Sitting serenely atop a hill 1,000 feet above the fertile floor of the Dee Valley, the Dinas Brân, which now stands in ruins, and its adjacent hills, has inspired hope and gratitude in the form of a brilliant lighting display created by ASG Entertainments, with the support of the Denbighshire County Council, North Wales Police, Eastwood Media, and Xperience Productions.
On two successive nights in May, an all-volunteer group illuminated the hills and castle in vivid colors as a sign of appreciation for the NHS staff and key essential workers who have laboured selflessly to keep the county functioning during this challenging period. Providing the breathtaking display were 24 CHAUVET Professional battery-operated WELL Fit fixtures taken from ASG’s inventory.
“With everything going on, we wanted to do something with our business to pay tribute to the NHS and key-workers,” said Scott Cooper, Director of ASG. “We decided to put our equipment to good use. This project was done completely voluntarily and organized by both myself and Chris Eastwood of Eastwood media.

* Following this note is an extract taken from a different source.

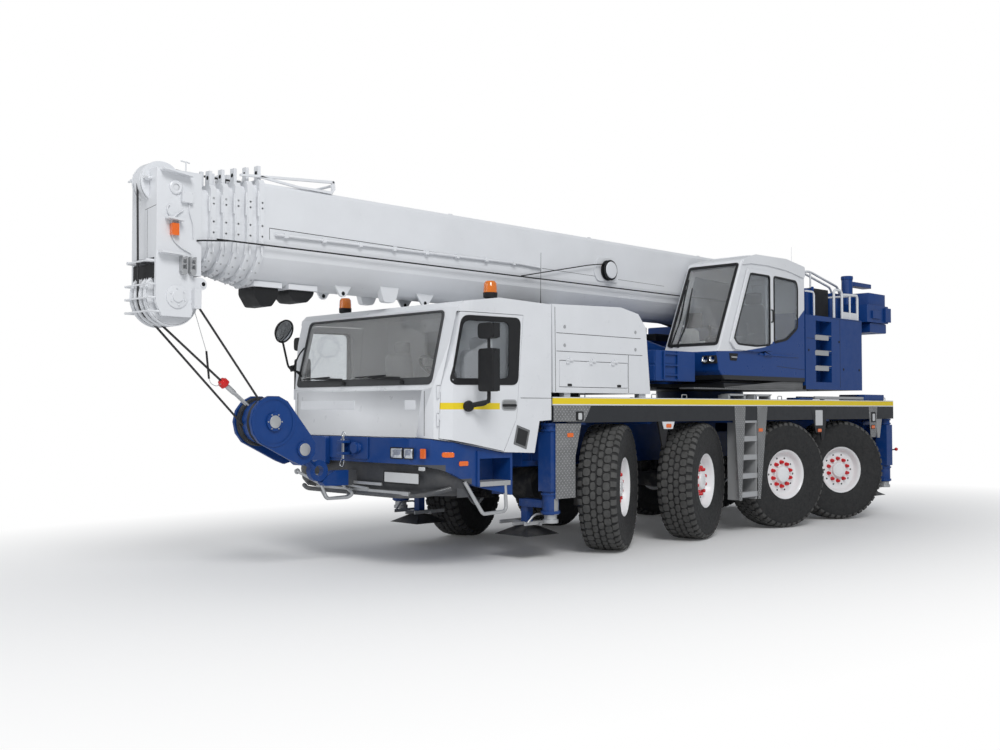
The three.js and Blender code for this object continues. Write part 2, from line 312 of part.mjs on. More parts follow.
// ---- boom: base, five telescoping sections, head ----
const boomProfile = (o) => {
  const h = BOOM_HALF - o, top = BOOM_TOP - o, bot = BOOM_BOT + o, mid = bot + (top - bot) * 0.42, n = 8, pts = [[-h + 30, top], [-h, top - 40], [-h, mid]];
  for (let k = 1; k < n; k++) { const a = Math.PI * k / n; pts.push([-h * Math.cos(a), mid - (mid - bot) * Math.sin(a)]); }
  pts.push([h, mid], [h, top - 40], [h - 30, top]);
  return pts.reverse();
};
const tube = (x0, x1, o, wall) => prismX(boomProfile(o), x0, x1, [boomProfile(o + wall).reverse()]);
{
  const inHole = SECTION_STEP - FIT;                                   // collar bore follows the next section
  const collar = (x1, o) => prismX(boomProfile(o - 22), x1 - 60, x1, [boomProfile(o + inHole).reverse()]);
  const tabs = (x1, o) => [box(x1 - 50, x1 - 20, -h0(o), -h0(o) + 70, BOOM_TOP - o, BOOM_TOP - o + 160), box(x1 - 50, x1 - 20, h0(o) - 70, h0(o), BOOM_TOP - o, BOOM_TOP - o + 160)];
  const h0 = o => BOOM_HALF - o - 40;
  let base = add(tube(-4900, BOOM_NOSE, 0, SECTION_WALL), prismX(boomProfile(0), -5150, -4890), collar(BOOM_NOSE, 0), ...tabs(BOOM_NOSE, 0));
  base = add(base, box(-5440, -5100, -150, 150, 2990, 3310), cylY(BOOM_PIVOT[0], BOOM_PIVOT[1], 160, -371.6, 371.6, 24), cylY(BOOM_PIVOT[0], BOOM_PIVOT[1], 60, -450, 450, 24));
  for (const k of [1, -1]) base = add(base, prismY([[-1000, 2950], [-880, 2620], [-620, 2620], [-500, 2950]], k > 0 ? 118 : -178, k > 0 ? 178 : -118));
  for (const k of [1, -1]) base = add(base, cylY(LUFF_E[0], LUFF_E[1], 62, k > 0 ? 170 : -192, k > 0 ? 192 : -170, 16));   // pin heads outside the lugs
  base = cut(base, prismX(boomProfile(SECTION_WALL + 0), -4890, BOOM_NOSE - 61), prismX(boomProfile(inHole), BOOM_NOSE - 100, BOOM_NOSE + 10));
  node('boom_base', base, WHITE, 0.4, 0.05);
  for (let i = 1; i <= SECTIONS; i++) {
    const o = i * SECTION_STEP, x0 = -4800 + 40 * i, x1 = BOOM_NOSE + SECTION_PITCH * i;
    if (i < SECTIONS) {
      node(`boom_section_${i}`, add(tube(x0, x1, o, SECTION_WALL), collar(x1, o), ...tabs(x1, o)), WHITE, 0.4, 0.05);
    } else {
      let head = add(
        box(HEAD_X0, HEAD_X1, -HEAD_HALF, HEAD_HALF, 2820, 3760),
        prismY([[HEAD_X0 + 80, 2830], [HEAD_X0 + 60, 2560], [SHEAVE_X - 140, SHEAVE_Z - 180], [SHEAVE_X + 140, SHEAVE_Z - 180], [HEAD_X1, 2560], [HEAD_X1, 2830]], -HEAD_HALF, HEAD_HALF),
        cylY(4930, 3650, 200, -60, 60, 20));
      head = cut(head, box(HEAD_X0 + 20, HEAD_X1 + 20, -HEAD_HALF + 40, HEAD_HALF - 40, 2300, 2960), box(HEAD_X0 + 20, HEAD_X1 - 20, -HEAD_HALF + 40, HEAD_HALF - 40, 2900, 3560));
      head = add(head, cylY(SHEAVE_X, SHEAVE_Z, 60, -HEAD_HALF, HEAD_HALF, 20));
      node('boom_section_5', add(tube(x0, HEAD_X0 + 20, o, SECTION_WALL), head), WHITE, 0.4, 0.05);
    }
  }
  const y0 = -HEAD_HALF + 40 + FIT, y1 = HEAD_HALF - 40 - FIT;
  let pack = cylY(SHEAVE_X, SHEAVE_Z, 120, y0, y1, 16);
  for (const y of [-130, -45, 45, 130]) pack = add(pack, cylY(SHEAVE_X, SHEAVE_Z, SHEAVE_R, y - 22, y + 22, 20));
  node('head_sheaves', cut(pack, cylY(SHEAVE_X, SHEAVE_Z, bore(60), y0 - 5, y1 + 5, 24)), '#d9dbdd', 0.5, 0.2);
}

// ---- luffing cylinder ----
{
  const d = [LUFF_E[0] - LUFF_B[0], LUFF_E[1] - LUFF_B[1]], L = Math.hypot(...d), u = [d[0] / L, d[1] / L];
  const at = t => [LUFF_B[0] + u[0] * t, 0, LUFF_B[1] + u[1] * t];
  let barrel = add(rod(at(220), at(L - 330), LUFF_R, 18), rod(at(60), at(240), 90, 12), cylY(LUFF_B[0], LUFF_B[1], 110, -122, 122, 16));
  barrel = cut(barrel, cylY(LUFF_B[0], LUFF_B[1], bore(60), -150, 150, 24), rod(at(300), at(L), LUFF_ROD + FIT, 20));
  node('luff_barrel', barrel, BLUE, 0.4, 0.15);
  let r = add(rod(at(320), at(L - 60), LUFF_ROD, 20), cylY(LUFF_E[0], LUFF_E[1], 100, -115, 115, 24));
  node('luff_rod', r, '#c9ccd0', 0.2, 0.9);
}

// ---- hoist winch ----
node('winch', add(cylY(-5960, 2480, 190, -371.6, 371.6, 16), cylY(-5960, 2480, 270, -350, -325, 20), cylY(-5960, 2480, 270, 325, 350, 20)), BLUE, 0.5, 0.2);

// ---- rear counterweight ----
{
  const c = add(box(-6850, -6150, -1250, 1250, 2960, 3230), box(-6850, -6300, -1200, 1200, 3220, 3420), box(-6300, -5750 - 12, -300, 300, 3060, 3200), box(-6700, -6350, -1100, 1100, 2800, 2970),
    cylZ(-6230, 880, 85, 3200, 3640, 16), cylZ(-6230, -880, 85, 3200, 3640, 16), box(-6300, -6160, -300, 300, 2790 + FIT, 3000), box(-6290, -6200, 372, 425, 2790 + FIT, 3000), box(-6290, -6200, -425, -372, 2790 + FIT, 3000));
  node('counterweight', c, BLUE, 0.45, 0.1);
}

// ---- hook block, stowed on its tie at the nose ----
{
  const a = 38.7;
  const slab = (r1, r2, l, y0, y1) => { const p = []; for (let k = 0; k <= 7; k++) { const t = Math.PI / 2 - Math.PI * k / 7; p.push([l / 2 + r1 * Math.cos(t), r1 * Math.sin(t)]); } for (let k = 0; k <= 5; k++) { const t = -Math.PI / 2 - Math.PI * k / 5; p.push([-l / 2 + r2 * Math.cos(t), r2 * Math.sin(t)]); } return prismY(p, y0, y1); };
  let h = add(slab(HOOK_R, 165, 420, 130, 165), slab(HOOK_R, 165, 420, -165, -130), cylY(210, 0, HOOK_R - 40, -70, 70, 18), cylY(210, 0, 90, -190, 190, 12), cylY(-230, 0, 80, -190, 190, 12), box(-380, -180, -100, 100, -90, 90));
  h = add(h, rod([-360, 0, 0], [-520, 0, 0], 45, 8), cylY(-590, 0, 110, -35, 35, 14));
  h = cut(h, cylY(-590, 0, 55, -60, 60, 10));
  node('hook_block', h.rotate([0, -a, 0]).translate([HOOK_C[0], 0, HOOK_C[1]]), BLUE, 0.45, 0.1);
}

export default group;
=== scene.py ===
import math
import bmesh
import bpy
import numpy as np
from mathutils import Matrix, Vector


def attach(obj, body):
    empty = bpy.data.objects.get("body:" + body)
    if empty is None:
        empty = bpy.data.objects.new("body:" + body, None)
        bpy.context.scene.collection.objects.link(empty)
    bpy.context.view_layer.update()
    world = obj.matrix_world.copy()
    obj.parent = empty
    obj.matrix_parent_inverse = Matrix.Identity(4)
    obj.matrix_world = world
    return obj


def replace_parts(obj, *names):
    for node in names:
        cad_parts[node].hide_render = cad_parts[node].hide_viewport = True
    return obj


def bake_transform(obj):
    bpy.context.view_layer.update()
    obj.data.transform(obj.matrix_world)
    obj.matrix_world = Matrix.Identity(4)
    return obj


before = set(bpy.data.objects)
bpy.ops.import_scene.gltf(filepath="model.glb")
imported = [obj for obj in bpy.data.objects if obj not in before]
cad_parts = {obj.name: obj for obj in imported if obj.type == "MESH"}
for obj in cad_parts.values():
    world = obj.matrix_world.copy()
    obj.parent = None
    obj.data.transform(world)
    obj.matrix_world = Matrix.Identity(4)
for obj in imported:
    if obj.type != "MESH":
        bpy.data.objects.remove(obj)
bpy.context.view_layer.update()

# ---- Carrier frame ----
# Two welded plate rails with cross members, the pedestal under the slewing ring and
# the cross boxes of the outriggers, primed and sprayed in blue enamel as one weldment.
FRONT_AXLE = 0.890          # the first axle stands this far ahead of the origin; lengths below run from it
BLUE = (0.006, 0.048, 0.215)
WHITE = (0.76, 0.775, 0.8)


def wires(material):
    """The node tree, its shader and its Object coordinates, ready to be wired."""
    material.use_nodes = True
    tree = material.node_tree
    where = tree.nodes.new("ShaderNodeTexCoord")
    return tree, tree.nodes["Principled BSDF"], where.outputs["Object"]


def cloud(tree, where, scale, detail=5.0, rough=0.55):
    """Fractal noise over the coordinates: sums of smooth bumps, each finer and fainter."""
    n = tree.nodes.new("ShaderNodeTexNoise")
    n.inputs["Scale"].default_value = scale
    n.inputs["Detail"].default_value = detail
    n.inputs["Roughness"].default_value = rough
    tree.links.new(where, n.inputs["Vector"])
    return n.outputs["Fac"]


def spread(tree, value, a, b, c, d):
    """Straight-line map that takes a..b to c..d and stops at the ends."""
    n = tree.nodes.new("ShaderNodeMapRange")
    for socket, v in zip(("From Min", "From Max", "To Min", "To Max"), (a, b, c, d)):
        n.inputs[socket].default_value = v
    tree.links.new(value, n.inputs["Value"])
    return n.outputs["Result"]


def sums(tree, kind, a, b=None, c=None):
    """One Math node on numbers or sockets."""
    n = tree.nodes.new("ShaderNodeMath")
    n.operation = kind
    for i, v in enumerate((a, b, c)):
        if v is None:
            continue
        if isinstance(v, (int, float)):
            n.inputs[i].default_value = v
        else:
            tree.links.new(v, n.inputs[i])
    return n.outputs[0]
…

“We approached local authorities who gave us permission and support for the project,” continued Cooper. “On the first night we lit the Mountainside and the Town in a rainbow to support the essential workers. Then on the following night, we lit the castle for the NHS.”
Given the logistics of this project and the lack of available power high up on the hill, the compact, battery-powered WELL Fit was the logical choice for the project. “The fixtures were ideal for what we wanted,” said Cooper. “Both of the areas we lit are not accessible by road, which meant we had to carry the 24 fixtures up steep slopes. There were three of us carrying eight units each for about 30 minutes. It was exhausting, but once we got there, the view of our town was spectacular.”
The view that the volunteer team treated the townspeople too was something to marvel at as well. Bathed in an array of colors, the outline of the hill’s craggy ridge stood out sharply against the dark sky, while the skeletal ruins of the old castle glowed mystically in clear blue light.
Cooper and his team positioned the IP65 rated RGBA fixtures as close as possible to the surfaces they illuminated to get the maximum coverage possible. “Because of power limitations, we couldn’t get big flood lights up there,” said Cooper. “However, the level of illumination we got from these battery-powered fixtures was more than enough. We got so many calls and texts from people below complimenting the looks.”
The impressive lighting display was left on for only one hour each night to discourage crowds from gathering. “We didn’t want to a lot of people turning out because of social distancing considerations,” said Cooper. “Our goal was to create a stunning image for the townspeople to see from their homes and then preserve the beauty of the moment through the photos Chris took.”
When the current pandemic passes, Cooper says he plans to recreate this lighting display so people will be able to gather and get a closer look at the panorama. In the meantime, they will have memories of two May nights and Chris Eastwood’s artful photography to appreciate the beauty of their community’ famous landmark — and the inspiring courage of the heroes who are helping Llangollen get through this moment in its long history.